With efforts to get the animals out of Gaza stalled, the Gaza Children Village is focused now on moving the animals to a better home, with appropriately-sized enclosures rather than cramped cages.

Al-Nahal said the organization has big plans for the future.

“We want all the children of Gaza to come — not just those from the academy — and we don’t want to charge any entry fee,” he said. “It should be free, a form of stress relief and recreation for the little ones.”

Displaced Palestinian children collect branches and twigs to use for cooking amid fuel shortage in the village of Juhr al-Dik, east of the Bureij refugee camp in the central Gaza Strip, on November 3, 2025. (Eyad Baba / AFP)

Because Rafah is in the part of the Strip that remains in Israeli military hands, returning there to rebuild the zoo is not a realistic option.
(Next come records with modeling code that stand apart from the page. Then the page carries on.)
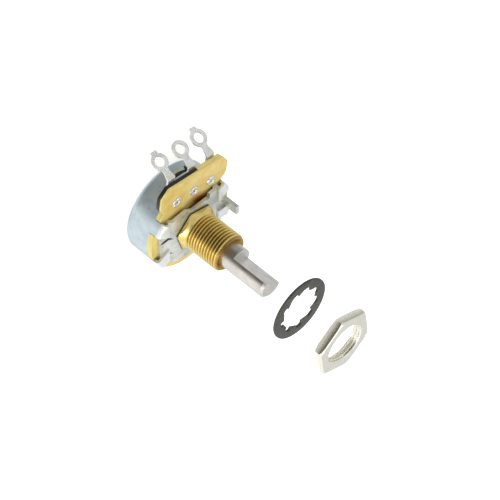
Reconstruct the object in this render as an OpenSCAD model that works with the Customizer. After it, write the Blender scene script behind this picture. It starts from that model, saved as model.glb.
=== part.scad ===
// Panel potentiometer: threaded bushing, round shaft with a flat, three solder lugs,
// with its internal-tooth lock washer and hex nut taken off along the shaft.
// Frame in mm: Z along the shaft, outwards; Y towards the solder lugs; X towards the
// locating lug side. Z = 0 is the can's flat back. The modules measure from the front of
// the mounting plate, where the bushing's hex sits, and up() lifts each by the can's depth.

/* [Can] */
// Outside radius of the can
can_r = 11.9; // [10:0.05:14]
// Depth of the can's back behind the mounting plate
can_back = 10.2; // [8.5:0.1:14]
// Sheet thickness of the can
can_t = 0.6; // [0.4:0.05:1]
// Radius of the can's rear edge
can_edge = 1.3; // [0.6:0.1:2]
// Half angle of the cut-out at the solder lugs
cut_half = 42; // [30:1:50]
// Directions of the four folded tabs
tab_dirs = [156, 213, 35, -8];
// Width of a folded tab
tab_w = 3.4; // [2:0.1:5]
// Half width of the rotor's stop tongue
stop_w = 2.4; // [1.5:0.1:3]

/* [Board] */
// Depth of the board's front face
board_z = 1.6; // [1.2:0.1:3]
// Thickness of the board
board_t = 1.5; // [1:0.1:2]
// Half width of the board's wing
wing_w = 10.2; // [9:0.1:12]
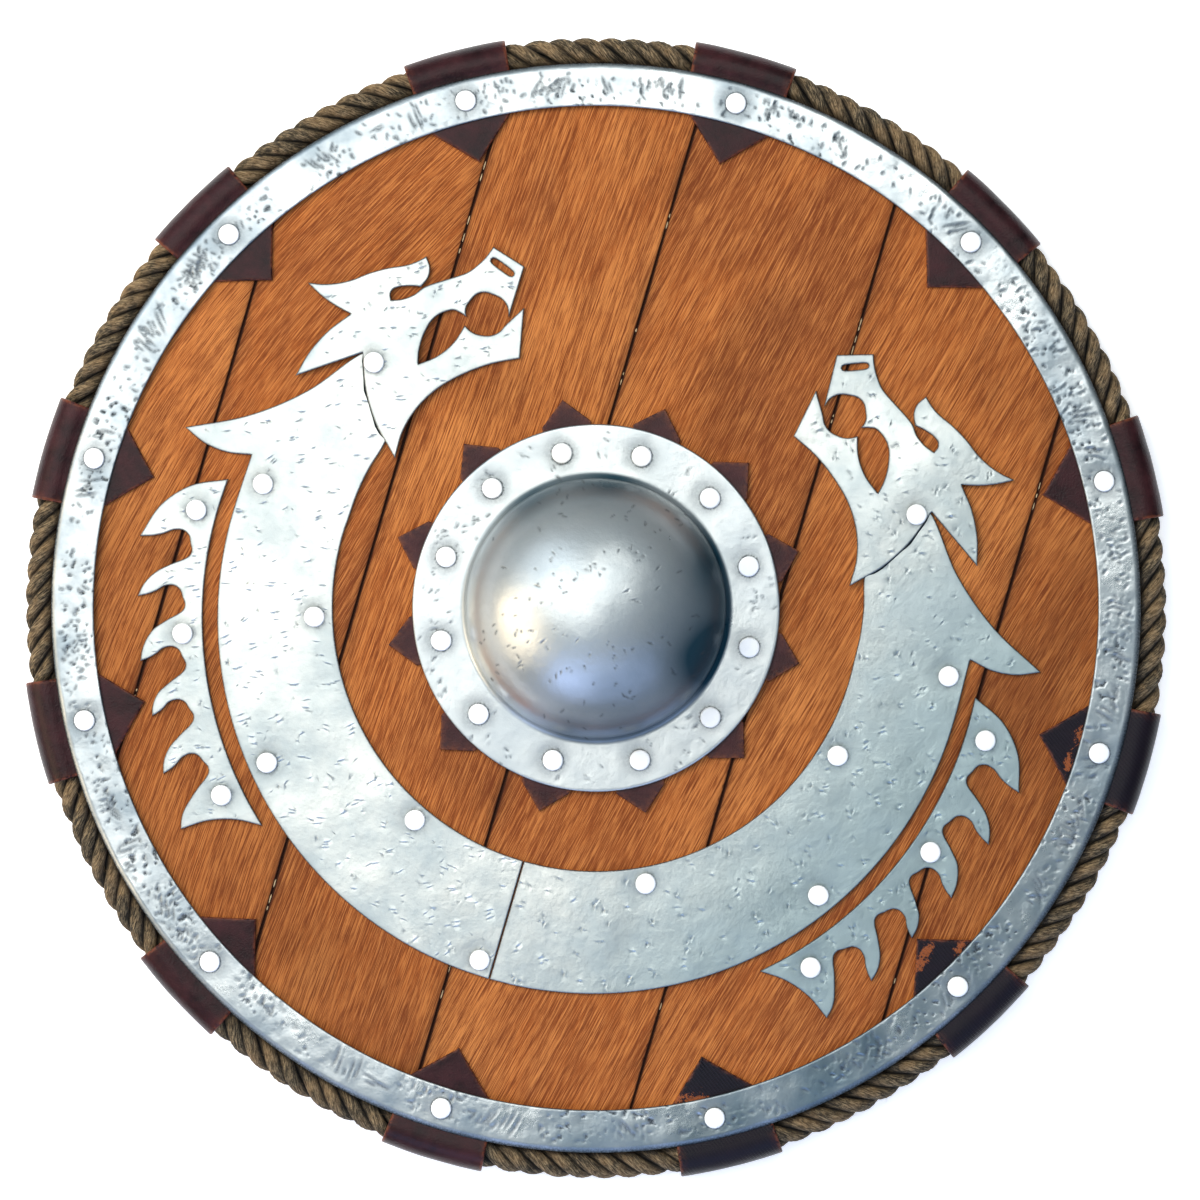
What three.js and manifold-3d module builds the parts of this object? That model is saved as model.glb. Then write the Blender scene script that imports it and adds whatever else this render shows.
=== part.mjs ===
// A round wooden war shield about 0.7 m across, lying on its back, front up, in millimetres.
// +Z is up and out of the front, +Y points along the planks to the shield's top, and the origin is
// under the middle, on the surface that the shield lies on.
// Six planks carry a hammered steel rim band, a domed steel boss and a two-headed dragon cut from
// sheet steel in six plates. A rope runs round the edge, held by twelve leather straps that pass
// under the band, and twelve leather tabs show under the boss. A wooden grip crosses the hand hole.

import * as THREE from "three";
import { mergeVertices } from "three/addons/utils/BufferGeometryUtils.js";
import Module from "manifold-3d";

const wasm = await Module();
wasm.setup();

// Clearances between touching pieces
const LAYER_GAP = 0.3;
const HOLE_GAP = 0.3;
const ROPE_GAP = 0.7;

// Board and its planks. The seams lie at hand-cut shares of the board's radius.
const BOARD_R = 329.5;
const BOARD_T = 10;
const SEAM_SHARES = [-0.774, -0.428, -0.073, 0.322, 0.725];
const SEAM_GAP = 0.6;
const PLANK_CHAMFER = 1.2;
const HAND_HOLE_R = 70;

// Rope round the edge, set a little below the middle of the board's thickness
const ROPE_R = 9.5;
const ROPE_DROP = 3;

// Leather straps that hold the rope, one at each rim rivet. They were set out by eye: these are
// their degrees off an even spacing, clockwise from the top, and those of their rivets.
const STRAPS_OFF = [-0.9, -0.6, -0.6, -0.4, -0.2, 0.2, 0.7, 1.1, 1.5, 0.1, -1.1, -0.8];
const RIM_RIVETS_OFF = [-0.8, -0.6, -0.3, -0.2, 0, 0.6, 0.9, 1.2, 1.3, 0.3, -0.8, -0.7];
const LEATHER_T = 2;
const STRAP_W = 64;
const STRAP_REACH = 48.5;
const STRAP_BACK_REACH = 26;
const STRAP_FLAT = Math.PI / 5;

// Steel rim band
const BAND_T = 1.5;
const BAND_W = 26;
const BAND_OVERHANG = 2.5;

// Boss: a dome on a flat flange
const BOSS_T = 1.8;
const FLANGE_R = 112;
const DOME_R = 79;
const DOME_H = 60;
const DOME_FOOT = 4;
const BOSS_TABS_OFF = [2.9, 0, -2, -0.8, -0.6, -0.5, -0.3, 1.6, 3.2, 3.9, 4.8, 4.4];
const BOSS_RIVETS_OFF = [0.5, -0.2, -1.5, -1.9, -2.6, -2.4, -0.5, 1.6, 1.8, 2.5, 2.8, 1.3];
const BOSS_TAB_W = 30;
const BOSS_TAB_REACH = 16.5;
const BOSS_TAB_ROOT = 9;

// Rivets: a low head and a square forged shank through everything below it, its tail hammered
// out a little behind the last layer
const RIVET_HEAD_R = 6.3;
const RIVET_HEAD_H = 1.8;
const RIVET_HEAD_EDGE = 1.1;
const RIVET_SHANK_R = 2.8;
const RIVET_TAIL_T = 1.2;
const RIM_RIVET_INSET = 10.5;
const BOSS_RIVET_INSET = 15.6;

// Grip: a bar across the planks, lapped on the board's back and thick where the hand closes
const GRIP_LENGTH = 380;
const GRIP_LIFT = 1;
const GRIP_HAND_T = 24;
const GRIP_HAND_W = 32;
const GRIP_HAND_LENGTH = 100;
const GRIP_BROAD_W = 44;
const GRIP_END_W = 32;
const GRIP_CHAMFER = 5;
const GRIP_SHOULDER = 4;
const TAIL_POCKET = 2;
const RIVET_POCKET_R = 5;

// Dragon: sheet plates. The figure's points are hundredths of the body's outer radius.
const PLATE_T = 2;
const CREST_H = 37;
const CREST_GAP = 9;
const CREST_TO_STRAP = 6;
const FIGURE_DROP = 6.5;
const BODY_W = 75;
const BODY_SEAM_X = 1;
const LAP_GAP = 0.4;
const NOSTRIL_R = 1.7;

// Heights of the layers, from the surface that the straps lie on
const WRAP_R = ROPE_R + ROPE_GAP + LEATHER_T;
const ROPE_Z = WRAP_R * Math.cos(STRAP_FLAT / 2);
const BOARD_MID_Z = ROPE_Z + ROPE_DROP;
const BOARD_BACK_Z = BOARD_MID_Z - BOARD_T / 2;
const BOARD_FRONT_Z = BOARD_MID_Z + BOARD_T / 2;
const ON_BOARD_Z = BOARD_FRONT_Z + LAYER_GAP;
const ON_LEATHER_Z = ON_BOARD_Z + LEATHER_T + LAYER_GAP;
const BEHIND_BOARD_Z = BOARD_BACK_Z - LAYER_GAP;
const PLATE_TOP_Z = ON_BOARD_Z + PLATE_T;
const LAP_Z = PLATE_TOP_Z + LAYER_GAP;
const LAP_TOP_Z = LAP_Z + PLATE_T;

// Radii that follow from the sizes above
const ROPE_RING_R = BOARD_R + ROPE_GAP + ROPE_R;
const BAND_OUTER_R = BOARD_R + BAND_OVERHANG;
const BAND_INNER_R = BAND_OUTER_R - BAND_W;
const RIM_RIVET_R = BOARD_R - RIM_RIVET_INSET;
const STRAP_TIP_R = BOARD_R - STRAP_REACH;
const BOSS_RIVET_R = FLANGE_R - BOSS_RIVET_INSET;
const CREST_BASE_R = STRAP_TIP_R - CREST_TO_STRAP - CREST_H;
const FIGURE_R = CREST_BASE_R - CREST_GAP;
const FIGURE_UNIT = FIGURE_R / 100;
const BODY_INNER_R = FIGURE_R + FIGURE_DROP - BODY_W;

// Facets of the round pieces
const RING_STEPS = 60;
const BOSS_STEPS = 30;
const ROPE_SIDES = 8;
const SHANK_SIDES = 4;
const HEAD_SIDES = 8;
const CURVE_STEPS = 3;
const STRAP_STEPS = 2;
const STRAP_ARC_STEP = Math.PI / 4.5;

// Solids and their cuts

function solidOf(geometry) {
  const bare = new THREE.BufferGeometry();
  bare.setAttribute("position", geometry.getAttribute("position"));
  bare.setIndex(geometry.getIndex());
  const merged = mergeVertices(bare, 1e-4);
  return new wasm.Manifold(
    new wasm.Mesh({
      numProp: 3,
      vertProperties: merged.getAttribute("position").array,
      triVerts: new Uint32Array(merged.getIndex().array),
    }),
  );
}

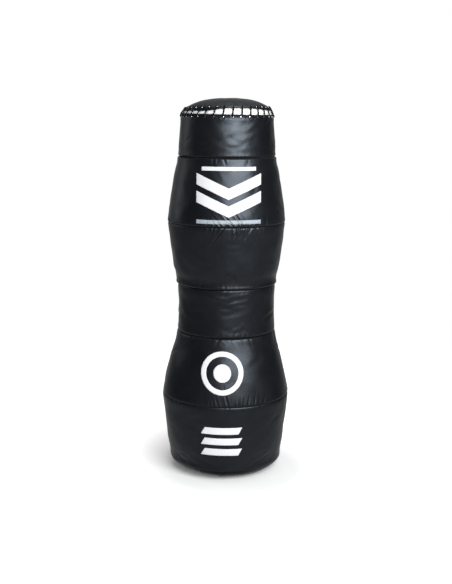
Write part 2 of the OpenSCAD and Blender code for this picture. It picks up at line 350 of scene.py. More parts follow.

But alternatives are hard to come by in the cramped and rubble-strewn Strip, not to mention the steep cost of preparing a site.

Al-Nahal said the organization had found a candidate site in a village near Deir al-Balah, which it was renting out.

“But the cost of construction is high,” he said. “We’re talking about $200,000 if we build it according to proper zoo standards.”

Hassan said efforts to move the animals outside Gaza had run into various obstacles — both in finding a zoo or organization willing to take them, and because of logistical and regulatory hurdles in Israel. Officials maintain that zoos there are already struggling with overcrowding, he relayed.

Palestinian children watch as three lion cubs are carried at the Rafah Zoo on September 10, 2019. (AP/Hatem Moussa)

According to Linial, getting all the relevant parties — such as the IDF and others — to mobilize for the animals’ rescue would be much more difficult now due to the previous aborted attempt.

The fact that the animals are in a part of the Strip where Hamas is once again the de facto authority complicates matters even further, he said.

Attempts to coordinate the entry of additional veterinary equipment and medicines or other urgent needs with Israeli authorities have failed thus far, Hassan said. He noted that an anonymous Israeli donor had already pledged NIS 40,000 ($12,500) to pay for the supplies.

COGAT did not respond to The Times of Israel.

The family had told Hassan that it had had difficulty raising money for the animals during the war from international organizations, which said they preferred to focus on helping humans, he said.

But he sees the two as connected.

“It’s really saving the animals for the sake of saving the animals,” he said. “But there’s also, if you will, a psychotherapeutic aspect — helping these kids, because they get so happy and excited to play with the animals.”